**SOURCE EXCERPT:**
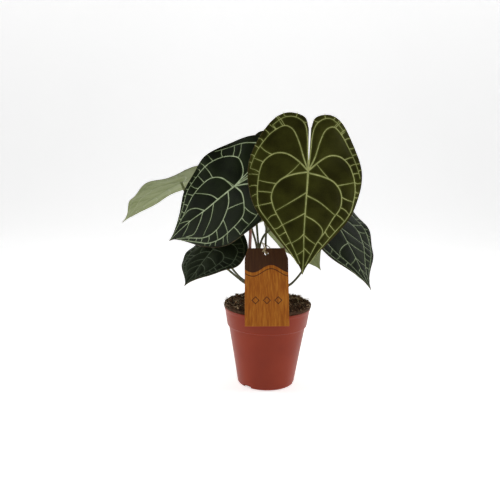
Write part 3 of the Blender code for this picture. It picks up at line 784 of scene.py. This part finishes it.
def heart_grid():
    """Places in blade lengths: rib (1 - t) + edge t. The first row is the sinus, t runs out from the rib."""
    down = np.linspace(0, 1, BLADE_ROWS + 1)[:, None]
    side = np.linspace(-1, 1, 2 * BLADE_COLUMNS + 1)[None, :]
    out = np.abs(side)
    edge = smooth_line(HEART, BLADE_ROWS + 1)[:, None, :]
    rib = np.stack([np.zeros_like(down), down**1.5], axis=-1)
    place = rib * (1 - out)[..., None] + edge * out[..., None]
    place = place + np.array((0.0, HEART[0][1])) * ((out**1.5 - out) * (1 - down) ** 4)[..., None]
    place[..., 0] *= np.sign(side)
    return place


def on_blade(leaf, places, lift):
    """joint + length (x across + y along + rise out), where rise = fold |x| - droop y^2 + roll x^2 + the edge
    wave + lift, and lift is in mm above the middle surface."""
    wide = places[:, 0] * np.where(places[:, 0] < 0, leaf.left, leaf.right)
    long = places[:, 1]
    bend = np.sqrt(wide**2 + 0.015**2) - 0.015
    rise = leaf.fold * bend - leaf.droop * long**2 + leaf.roll * wide**2
    rise = rise + edge_wave(places[:, 0], long, leaf.phase) + lift / leaf.length
    across, along, out = blade_axes(leaf.heading, leaf.dip, leaf.bank)
    return np.array(leaf.joint) + leaf.length * (
        np.outer(wide, across) + np.outer(long, along) + np.outer(rise, out)
    )


QUILT_MM, QUILT_REACH_MM = 0.9, 4.0
VEIN_HEIGHT_MM = 0.28
RIB_HEIGHT_MM = 0.75
VEIN_ROOT_MM = 0.25
VEIN_SIDES = 8
RIB_STEP = 2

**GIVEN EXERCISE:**
Return only the lines from the beginning of the material up to and including the line with "return place", exactly as written.

**OUTPUT BELOW:**
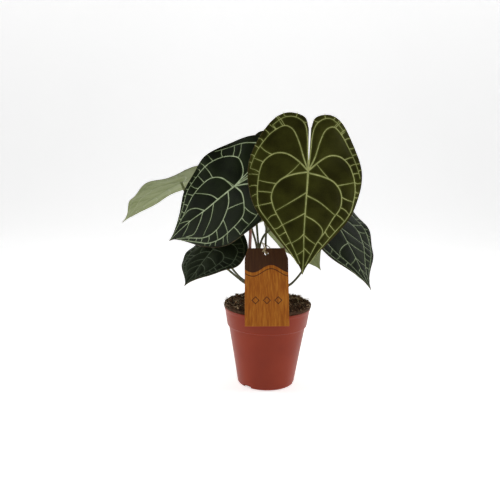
Write part 3 of the Blender code for this picture. It picks up at line 784 of scene.py. This part finishes it.
def heart_grid():
    """Places in blade lengths: rib (1 - t) + edge t. The first row is the sinus, t runs out from the rib."""
    down = np.linspace(0, 1, BLADE_ROWS + 1)[:, None]
    side = np.linspace(-1, 1, 2 * BLADE_COLUMNS + 1)[None, :]
    out = np.abs(side)
    edge = smooth_line(HEART, BLADE_ROWS + 1)[:, None, :]
    rib = np.stack([np.zeros_like(down), down**1.5], axis=-1)
    place = rib * (1 - out)[..., None] + edge * out[..., None]
    place = place + np.array((0.0, HEART[0][1])) * ((out**1.5 - out) * (1 - down) ** 4)[..., None]
    place[..., 0] *= np.sign(side)
    return place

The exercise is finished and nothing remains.